Adesso credo che sia venuto il mio momento e quindi desidero incontrare una persona con cui condividere la quotidianità, ma trovo persone superficiali e che non hanno intenzioni di iniziare una relazione seria. Forse ci si mette anche questo periodo di festività a far pesare la mancanza di qualcuno che ti voglia bene, anche se so di sicuro che ho il bene dei miei figli e delle mie care amiche, ma non è la stessa cosa. Devo accantonare questo mio desiderio? So che non ha la sfera di cristallo ma mi farebbe piacere sapere cosa ne pensa. / Isanna

Cara Isanna,
grazie per i complimenti che rivolge al mio libro e per la consonanza che segnala tra le nostre infanzie, purtroppo rattristate da una madre fredda e distante. Mentre la cultura (basta pensare alle fiabe) ha da sempre accusato e punito la matrigna che odia e maltratta i bambini, solo ultimamente ci si è accorti di quanto possa essere dannosa una mamma indifferente. I figli hanno infatti bisogno di essere accolti con disponibilità, seguiti con sensibilità e accuditi con affetto, altrimenti si apre un vuoto nel loro cuore che, per tutta la vita, cercheranno di colmare. Per fortuna a ciascuno viene concessa una «seconda volta», una occasione per ottenere quanto, nell’infanzia, gli è mancato. 

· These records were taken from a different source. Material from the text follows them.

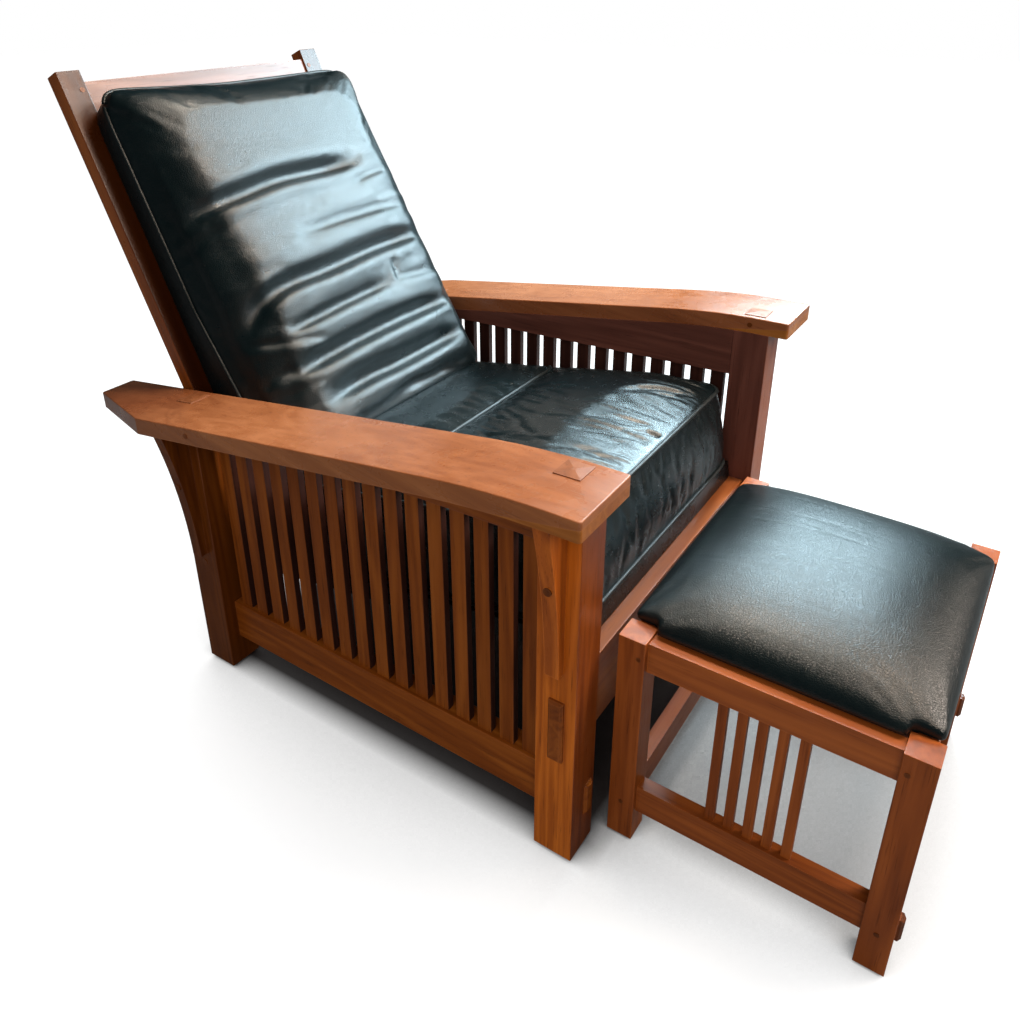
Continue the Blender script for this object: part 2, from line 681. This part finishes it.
upper_loop = rounded_loop((-seat_half, seat_low), (seat_half, seat_high), 0.026)
upper_path = np.column_stack([upper_loop, seat_edge(upper_loop[:, 1])])
welt("seat_welt_upper", seat, seat_plot, upper_path, welt_radius, "chair_frame")
lower_path = np.column_stack([upper_loop, np.full(len(upper_loop), 0.0105)])
welt("seat_welt_lower", seat, seat_plot, lower_path, welt_radius, "chair_frame")
seam_x = np.linspace(-0.270, 0.270, 110)
seam_bow = seat_seam + 0.016 * np.clip((np.abs(seam_x) - 0.21) / 0.06, 0, 1) ** 2
seam_path = np.column_stack([seam_x, seam_bow, np.full(len(seam_x), 0.185)])
welt("seat_welt_cross", seat, seat_plot, seam_path, seam_welt_radius, "chair_frame", False)

# Back cushion: its middle, half its width, and its top's height along the back
back_shift, back_half = 0.007, 0.268
back_top = 0.668


def welt_out(rise, across):
    """How far the front welt stands off the back frame: less towards the top, save at its far corner."""
    corner = np.clip((rise - 0.42) / 0.24, 0, 1) ** 2 * np.clip((across - back_shift) / back_half, 0, 1) ** 3
    return np.interp(rise, [0.05, 0.15, 0.30, back_top], [0.086, 0.074, 0.052, 0.042]) + 0.014 * corner


def ear(across, rise):
    """How much higher the front of the cushion's near upper corner stands."""
    near = np.clip((back_shift - across) / back_half, 0, 1)
    return 0.015 * near**1.5 * np.clip((rise - 0.50) / 0.168, 0, 1) ** 1.5


def back_depth(rise):
    """How far the middle of the back cushion stands forward, at a height along the back."""
    return np.interp(rise, [0.0, 0.10, 0.20, 0.34, 0.45, 0.59, 0.672],
                     [0.186, 0.178, 0.166, 0.150, 0.136, 0.118, 0.106])


# The cushion's rolls meet in these valleys: their points across and up the back, depth and half width
back_valleys = [
    ([(-0.262, 0.428), (-0.241, 0.443), (-0.194, 0.453), (-0.127, 0.460), (-0.051, 0.470), (0.049, 0.468),
      (0.165, 0.469)], 0.0105, 0.0120),
    ([(-0.075, 0.367), (0.036, 0.371), (0.148, 0.371), (0.250, 0.365)], 0.0035, 0.0110),
    ([(-0.258, 0.200), (-0.219, 0.254), (-0.185, 0.281), (-0.134, 0.293), (-0.039, 0.293), (0.074, 0.302),
      (0.162, 0.303), (0.262, 0.298)], 0.0110, 0.0125),
    ([(-0.205, 0.214), (-0.107, 0.222), (-0.002, 0.229), (0.105, 0.233)], 0.0055, 0.0100),
    ([(-0.236, 0.140), (-0.213, 0.143), (-0.126, 0.154), (-0.021, 0.158), (0.095, 0.161), (0.250, 0.157)],
     0.0105, 0.0125),
    ([(-0.185, 0.080), (-0.067, 0.090), (0.014, 0.086), (0.105, 0.088), (0.245, 0.089)], 0.0105, 0.0130),
]


def back_shape(shares):
    a, b, c = shares.T
    a, b = round_corners(a, b, 20)
    front = (c + 1) / 2
    rise_share = (b + 1) / 2
    rise = 0.055 + rise_share * (back_top - 0.055)
    power = np.where(a < 0, 5.0, 11.0)
    side = np.clip(1 - np.abs(a) ** power, 0, 1) ** 0.4
    top = np.clip(1 - np.clip((b - 0.84) / 0.16, 0, 1) ** 2, 0, 1) ** 0.5
    across = back_shift + a * back_half
    edge = welt_out(rise, across)
    full = edge + (back_depth(rise) - edge) * side * (0.12 + 0.88 * top)
    out = 0.0009 + (full - 0.0009) * front
    low = 0.056 - 0.046 * np.clip(out / 0.182, 0, 1)
    rise = low + rise_share * (back_top - low)
    rise = rise + ear(across, rise) * np.clip(out / 0.04, 0, 1)
    return np.stack([across, rise, out], axis=1)


def back_held(local):
    across, rise, out = local.T
    top = back_top + ear(across, rise) * np.clip(out / 0.04, 0, 1)
    rim = (np.abs(across - back_shift) > back_half - 0.010) | (rise > top - 0.010)
    seam = rim & (np.abs(out - welt_out(rise, across)) < 0.006)
    rear_seam = rim & (out < 0.012)
    return seam | rear_seam | (out < 0.003)


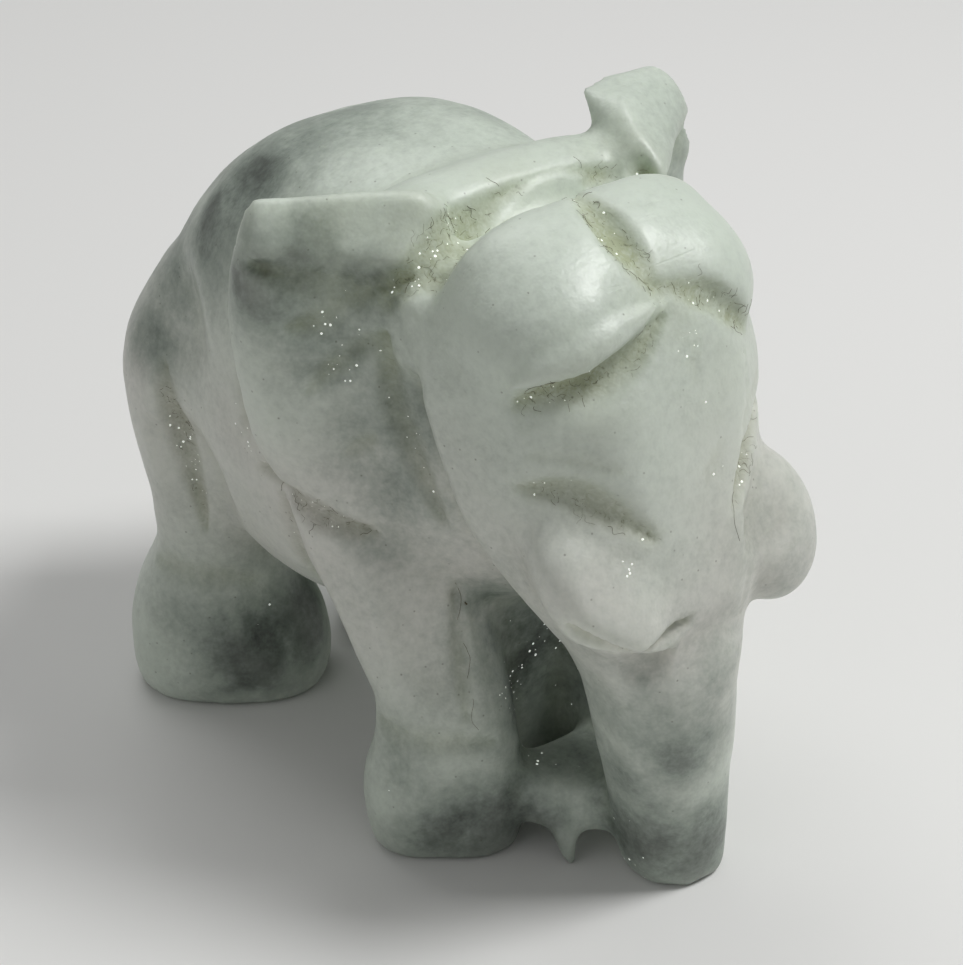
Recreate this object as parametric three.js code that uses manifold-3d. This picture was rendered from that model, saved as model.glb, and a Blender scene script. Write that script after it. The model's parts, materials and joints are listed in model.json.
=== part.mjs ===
// A small elephant carved from one pebble of jadeite. It stands on four clubbed feet and the tip of its
// trunk, with swept-back ears, two brow domes, short tusks and gouge cuts for the eyes and the joints.
// Millimetres, +Z up. It faces -Y, its right flank is -X, and it stands on Z = 0 with the origin under
// the middle of its length and width.
import * as THREE from 'three';
import { mergeVertices } from 'three/addons/utils/BufferGeometryUtils.js';
import Module from 'manifold-3d';

const wasm = await Module();
wasm.setup();

// Driving sizes in millimetres. Half widths and half lengths are named so.
const barrel = { front: -14, rear: 27.5, halfWidth: 13.6, back: 45, belly: 11.2 };
const head = { crown: 46.8, halfWidth: 12.2, nose: -22.2, depth: 16.2 };
const trunk = { tipHalf: 3.3, rootHalf: 5.2, rootHeight: 18, axis: -17.4, rootLean: 0.5, tipLean: 2.7 };
const dome = { halfWidth: 6.1, halfLength: 6.8, halfHeight: 5.5 };
const rightTusk = { halfWidth: 4, halfLength: 3, halfHeight: 6.2 };
const leftTusk = { halfWidth: 4.5, halfLength: 3.4, halfHeight: 5.7 };
const ear = { reach: 17.5, foot: 25.2, top: 46.9 };
const earRoot = { halfWidth: 2.2, halfLength: 2.2, halfHeight: 3.4 };
const earDish = { halfWidth: 5.4, halfDepth: 2.8, halfHeight: 5 };
const collar = { halfLength: 11, halfThick: 3.8, top: 46, foot: 30.4, middle: -0.9 };
const hindLeg = { side: 8.1, along: 19.3, halfLength: 7.1, halfWidth: 5.4, top: 34, lean: 0.7, spread: 0.3 };
const foreLeg = { side: 7.5, along: -5.6, halfLength: 5.4, halfWidth: 4.1, top: 33, lean: 5.6, spread: 1 };
const breast = { halfWidth: 4, halfThick: 2.4, foot: 2.5, top: 26, middle: -3.4 };
const web = { foot: 2.4, top: 5.8, halfWidth: 5.5, flare: 0.9 };
const fin = { side: -3.2, along: -13.8, halfThick: 0.3, top: 3 };
const tailHalf = 1.9;
const napeCut = 2.1;
const crownCut = 1.25;
const browCut = 1.7;
const farBrowCut = 1.3;
const eyeCut = 1.3;
const lipCut = 1.3;
const jointCut = 1.25;
const fineCut = 0.8;

// Angles in radians.
const legTurn = 0.66;
const earTurn = 0.83;

const stone = new THREE.MeshStandardMaterial({ color: 0xa9b5a6, roughness: 0.35, metalness: 0 });

function solid(geometry) {
  const bare = geometry.clone();
  bare.deleteAttribute('normal');
  bare.deleteAttribute('uv');
  const merged = mergeVertices(bare, 1e-4);
  return new wasm.Manifold(new wasm.Mesh({
    numProp: 3,
    vertProperties: new Float32Array(merged.attributes.position.array),
    triVerts: new Uint32Array(merged.index.array),
  }));
}

// A closed skin over rings of equally many points, each ring anticlockwise seen from the last one.
function skin(rings) {
  const sides = rings[0].length;
  const positions = rings.flat().flatMap((p) => [p.x, p.y, p.z]);
  const index = [];
  for (let r = 0; r + 1 < rings.length; r++) {
    for (let s = 0; s < sides; s++) {
      const a = r * sides + s;
      const b = r * sides + (s + 1) % sides;
      index.push(a, b, b + sides, a, b + sides, a + sides);
    }
  }
  for (const [ring, first, flip] of [[rings[0], 0, true], [rings.at(-1), (rings.length - 1) * sides, false]]) {
    const centre = ring.reduce((sum, p) => sum.add(p), new THREE.Vector3()).divideScalar(sides);
    const hub = positions.length / 3;
    positions.push(centre.x, centre.y, centre.z);
    for (let s = 0; s < sides; s++) {
      const a = first + s;
      const b = first + (s + 1) % sides;
      index.push(...(flip ? [hub, b, a] : [hub, a, b]));
    }
  }
  const geometry = new THREE.BufferGeometry();
  geometry.setAttribute('position', new THREE.Float32BufferAttribute(positions, 3));
  geometry.setIndex(index);
  return solid(geometry);
}

// Places from the first station to the last, closer together at both ends, and the smooth row at each.
function along(stations, rings) {
  const places = stations.map((row) => row[0]);
  const values = stations.flatMap((row) => row.slice(1));
  const smooth = new THREE.CubicInterpolant(places, values, stations[0].length - 1);
  return Array.from({ length: rings + 1 }, (_, r) => {
    const share = (1 - Math.cos(Math.PI * r / rings)) / 2;
    const at = THREE.MathUtils.lerp(places[0], places.at(-1), share);
    return [at, ...smooth.evaluate(at)];
  });
}

const laid = {
  x: (u, v, at) => new THREE.Vector3(at, u, v),
  y: (u, v, at) => new THREE.Vector3(u, at, v),
  z: (u, v, at) => new THREE.Vector3(u, v, at),
};

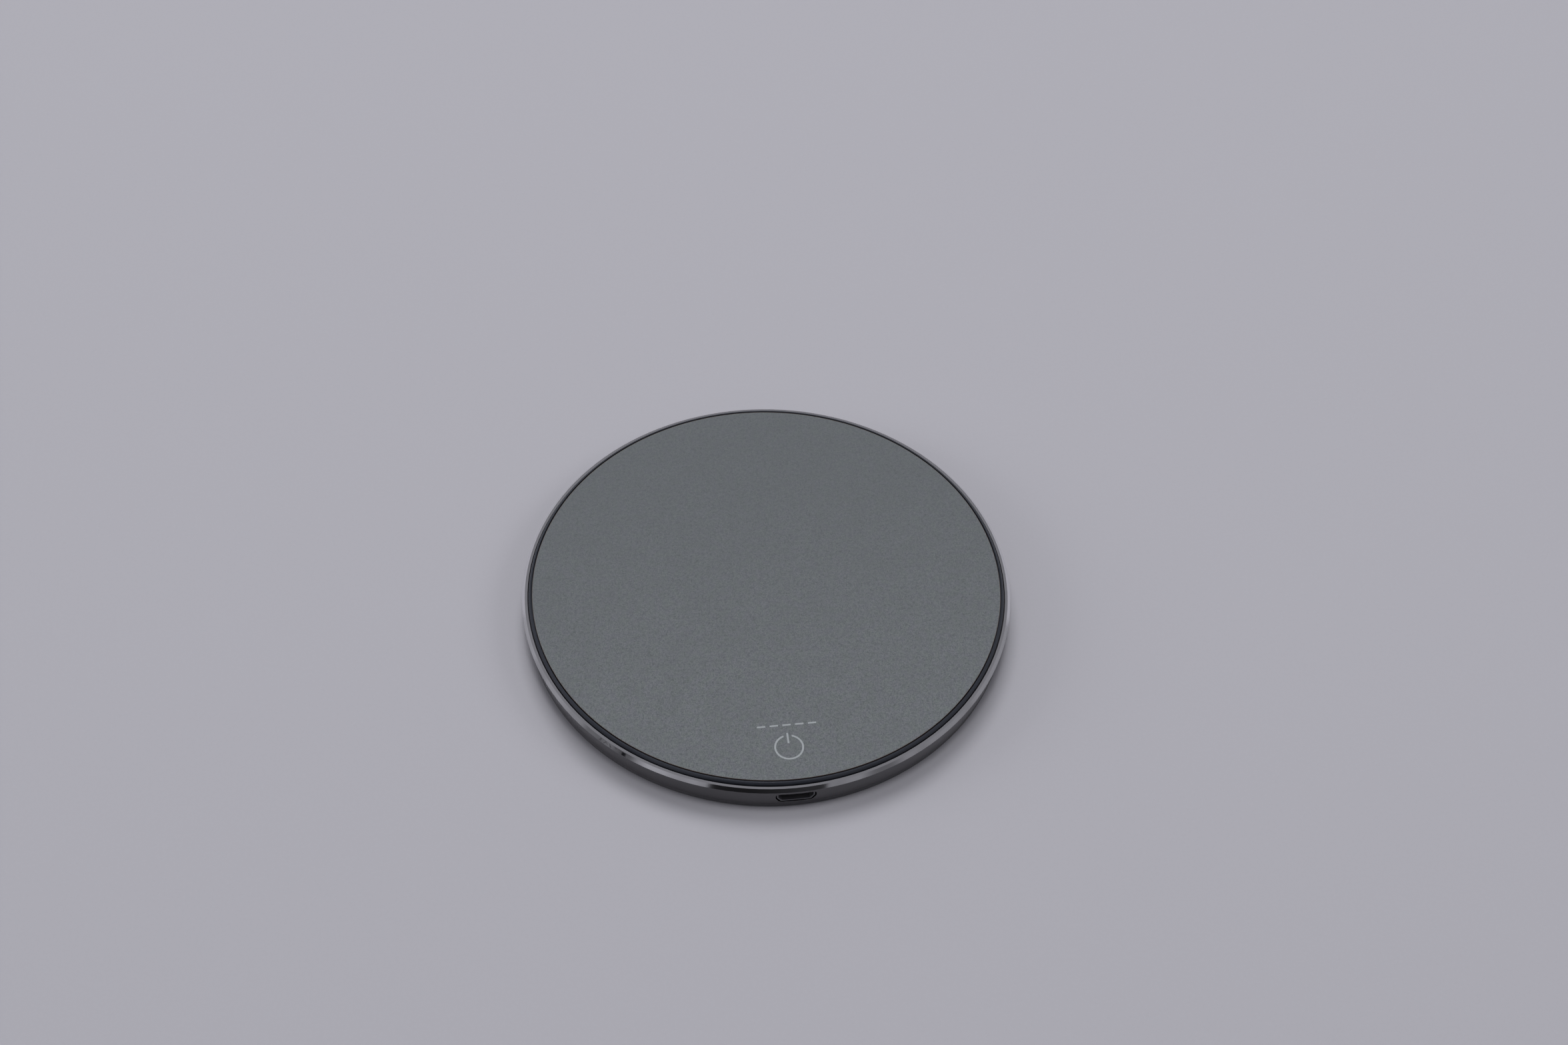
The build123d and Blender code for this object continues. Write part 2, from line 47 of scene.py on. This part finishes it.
class NodeTree:
    """A node tree, with short calls for the node kinds that this scene uses."""

    def __init__(self, tree):
        self.nodes = tree.nodes
        self.links = tree.links

    def add(self, kind, settings=None, **inputs):
        """A new node with its settings, and its inputs set or linked."""
        node = self.nodes.new(kind)
        for key, value in (settings or {}).items():
            setattr(node, key, value)
        self.fill(node, inputs)
        return node

    def fill(self, node, inputs):
        """Sets or links the inputs of a node by their names, with _ for a space."""
        for key, value in inputs.items():
            self.put(node.inputs[key.replace("_", " ")], value)

    def put(self, socket, value):
        """Links a socket to value, or sets it where value is a number or a colour."""
        if isinstance(value, bpy.types.NodeSocket):
            self.links.new(value, socket)
        elif socket.type == "RGBA" and len(value) == 3:
            socket.default_value = (*value, 1)
        else:
            socket.default_value = value

    def math(self, operation, *values):
        """The result of one operation on numbers or sockets."""
        node = self.add("ShaderNodeMath", {"operation": operation})
        for socket, value in zip(node.inputs, values):
            self.put(socket, value)
        return node.outputs[0]

    def position(self):
        """The point's place in the row frame, as a vector in millimetres."""
        place = self.add("ShaderNodeTexCoord").outputs["Object"]
        scaled = self.add("ShaderNodeVectorMath", {"operation": "SCALE"}, Vector=place, Scale=1 / MM)
        return scaled.outputs[0]

    def split(self, vector):
        """The x, y and z of a vector."""
        return self.add("ShaderNodeSeparateXYZ", Vector=vector).outputs[:]

    def noise(self, vector, size, detail=2.0, roughness=0.5):
        """Noise from 0 to 1 whose patches are about size across."""
        node = self.add("ShaderNodeTexNoise", Vector=vector, Scale=1 / size, Detail=detail,
                        Roughness=roughness)
        return node.outputs["Fac"]

    def ramp(self, value, low, high, start=0.0, end=1.0):
        """start below low and end above high, with a smooth step between."""
        node = self.add("ShaderNodeMapRange", {"interpolation_type": "SMOOTHSTEP"})
        for socket, number in zip(node.inputs, (value, low, high, start, end)):
            self.put(socket, number)
        return node.outputs[0]

    def between(self, value, low, high, soft=0.03):
        """1 from low to high and 0 outside, with soft edges."""
        rise = self.ramp(value, low - soft, low + soft)
        fall = self.ramp(value, high - soft, high + soft, 1.0, 0.0)
        return self.math("MULTIPLY", rise, fall)

    def mix(self, factor, first, second, blend="MIX"):
        """The first colour at factor 0, and its blend with the second at factor 1."""
        node = self.add("ShaderNodeMix", {"data_type": "RGBA", "blend_type": blend})
        for index, value in zip(MIX_INPUTS, (factor, first, second)):
            self.put(node.inputs[index], value)
        return node.outputs[MIX_OUTPUT]

    def bump(self, height, depth):
        """Bump from a height from 0 to 1 that stands for a depth in millimetres."""
        return self.add("ShaderNodeBump", Height=height, Distance=depth * MM, Strength=1.0).outputs[0]

    def vector(self, x, y, z):
        """The vector of three numbers."""
        return self.add("ShaderNodeCombineXYZ", X=x, Y=y, Z=z).outputs[0]

    def radius(self, x, y):
        """Distance from the origin in the plane of x and y."""
        squares = self.math("ADD", self.math("MULTIPLY", x, x), self.math("MULTIPLY", y, y))
        return self.math("SQRT", squares)

    def ring_wise(self, x, y, z, fineness):
        """Coordinates in which noise becomes rings round the part's axis, thinner with more fineness."""
        across = self.math("MULTIPLY", self.radius(x, y), fineness)
        up = self.math("MULTIPLY", z, fineness)
        return self.vector(across, up, self.math("ARCTAN2", y, x))


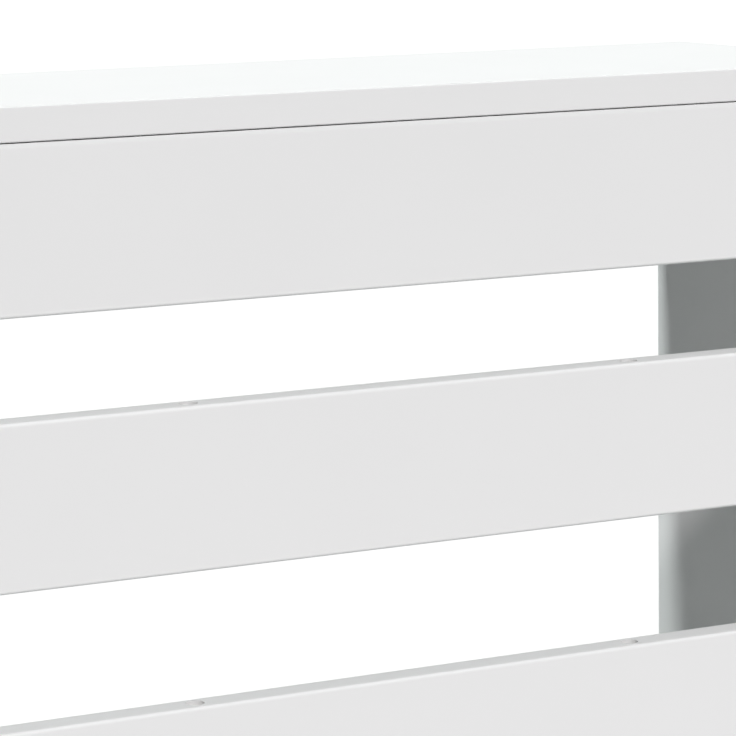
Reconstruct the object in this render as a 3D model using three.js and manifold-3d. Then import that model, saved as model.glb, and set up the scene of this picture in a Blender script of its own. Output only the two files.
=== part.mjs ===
// Radiator cover cabinet: a slatted front between two side panels, under a top board,
// open at the back and at the bottom. White-faced boards held by cam fittings and dowels.
// Millimetres, +Z up. The origin is on the floor, midway across the width and the depth;
// the slats face -Y and the open back, which stands against the wall, faces +Y.
import * as THREE from "three";
import { mergeVertices } from "three/addons/utils/BufferGeometryUtils.js";
import Module from "manifold-3d";

// ---- Driving dimensions ----

// Cabinet
const width = 980;
const depth = 200;
const height = 835;
const topThickness = 15;
const panelThickness = 15;
const slatThickness = 15;
const edgeRounding = 1.5; // on the slats' and side panels' long edges
const topRounding = 0.7; // on the top board's edges
const buttRounding = 0.2; // on the first slat's upper edge, under the top board
const roundingSteps = 2;
const buttGap = 0.02; // hairline left where two boards butt together
const underTopGap = 0.5; // from the first slat to the top board, which seats on the panels

// Slatted front: the slats below the first gap share the height evenly
const slatCount = 6;
const slatWidth = 73;
const firstGap = 44;
const bottomOpening = 98; // from the floor to the lowest slat

// Bores for dowels and bolts
const wallBehindBore = 3.5; // board left behind a blind bore in its face
const fitGap = 0.2; // radial play of a dowel, bolt or cam in its bore
const endGap = 0.5; // play at the end of a blind bore
const fittingSpacing = 32; // between the bolt and the dowel in a slat's end

// Dowels
const dowelDiameter = 8;
const dowelLength = 30;
const dowelChamfer = 1;
const topDowelCount = 4; // along each slat's top edge
const endToTopDowel = 139; // from a slat's end to the first of them

// Cam fittings
const camDiameter = 15;
const camSetback = 34; // from the board's end to the cam's axis
const wallBehindCam = 2.5; // board left behind the cam's housing
const camSunk = 0.2; // the cam's face below the board's face
const camRim = 2.4; // wall that the bolt's head hooks behind
const camEntryAngle = 100; // the cam's turn, in degrees, from its mouth to locked
const crossLength = 8; // screwdriver recess in the cam's face
const crossSlot = 1.6;
const crossDepth = 1.6;
const boltChannel = 8; // bore in the board's end that the bolt's shank lies in
const boltShank = 6;
const boltNeck = 4.2;
const boltNeckLength = 5.5;
const boltHead = 7;
const boltHeadLength = 3;
const boltCollar = 7.2;
const boltCollarLength = 1.5;
const boltBevel = 1; // on its tip, its shank's end and its head
const headPlay = 0.4; // round the bolt's head and neck inside the cam
const panelCamToBack = 100; // from the panel's back edge to its cam
const panelDowelToBack = 36; // and to its dowel

// Floor glides, nailed into the panels' lower edges
const glideHeight = 3;
const glideDiameter = 14;
const glideRounding = 0.8;
const glideInset = 25; // from the panel's front or back edge to the glide's centre
const nailDiameter = 2;
const nailLength = 14;

// Wall brackets, inside the panels' back edges
const bracketSteel = 1.5;
const bracketWidth = 20;
const bracketPanelLeg = 32;
const bracketWallLeg = 20;
const bracketBend = 1; // inside radius
const bracketDrop = 22; // from the top board's underside to the bracket's middle
const bracketScrewHole = 4.4;
const bracketScrewSpacing = 13;
const bracketScrewToEnd = 5; // from the leg's end to its first hole
const bracketSlotLength = 9;

// Facets round a bore or dowel, a cam and its housing, and a bolt, and steps round a
// bracket's bend and its slot's ends
const boreSides = 12;
const camSides = 16;
const boltSides = 8;
const bracketSteps = 4;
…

Penso che lei sia stata una buona moglie, e una brava mamma per i suoi ragazzi ormai grandi e sereni. Ma suppongo che la sofferenza provata per l’abbandono di suo marito abbia lasciato nel suo animo una cicatrice che il tempo non riesce a rimarginare. Questo vale per tutte ma per chi, come noi, non ha avuto a tempo debito la sua parte d’affetto, il trauma risulta più acuto. 

Il desiderio che ora prova di avere accanto a sé un consorte, proprio nel senso di «una persona con cui condividere la sorte», le fa onore perché rivela un desiderio di vivere, di con-vivere, di sentire il suo cuore battere all’unisono con quello di un altro, che è il contrario della «depressione narcisistica» di chi si chiude in sé stesso, ormai insensibile ai desideri propri e altrui. L’esperienza che ho tratto da tanti anni di ascolto e di aiuto mi ha insegnato che la solitudine, non scelta, ma imposta dal destino è sempre dolorosa e che sono davvero tante le persone che dentro si sé desiderano mettersi in coppia, magari per condividere serenamente la quotidianità. Ma il timore di essere respinte, di sembrare patetiche, le dissuade dal tentare un approccio con chi incontrano sul loro cammino e in cui colgono la medesima propensione.

Sono soprattutto gli uomini a mostrarsi più timidi e bloccati. Forse perché, in gioventù, l’approccio con l’altro sesso è avvenuto sulla spinta della pulsione sessuale e ora, divenuti più che adulti, non trovano altre motivazioni e nuovi codici di comunicazione per mettersi in relazione con chi si trova nella loro condizione. Eppure, mi creda, i cosiddetti single non solo desiderano uscire dall’isolamento in cui si trovano, ma ne hanno bisogno molto più di noi donne che, come nel suo caso, sanno circondarsi di buone amiche. Tuttavia nessuna amicizia può sopperire l’assidua presenza di un partner, per chi lo desidera naturalmente. L’incontro fatale accade di solito per «affinità elettive», per segrete sintonie, per cui è inutile esplicitare la richiesta di una relazione amorosa esibendo atteggiamenti di disponibilità, che spaventano gli uomini e li fanno scappare. Più opportuno invece propiziare le conoscenze condividendo attività neutrali, come un cineforum, un centro culturale, visite guidate, gite turistiche, occasioni gastronomiche, sport e passatempi, a seconda del carattere e delle propensioni.

Fermo restando che l’amore, come la felicità, non è un diritto ma una opportunità e, come tale, si può attendere ma non pretendere. L’attesa però, contrariamente a quanto si crede, non è una posizione passiva e rinunciataria, ma attiva, positiva, vitale. Scrive in proposito Oscar Wilde: «se la felicità fosse una casa, la stanza più grande sarebbe la sala d’aspetto». Sarà per questo che ho appena scritto un libro intitolato L’ospite più atteso per convincere, raccontando ancora una volta la mia storia, sulla importanza della maternità in generale e della gravidanza in particolare, una esperienza che, vissuta sino in fondo, può valere un’intera esistenza. Tanti auguri, cara Isanna, a lei e a tutti coloro che, per il solo fatto di essere vivi sono in attesa, anche senza saperlo, che qualcosa accada.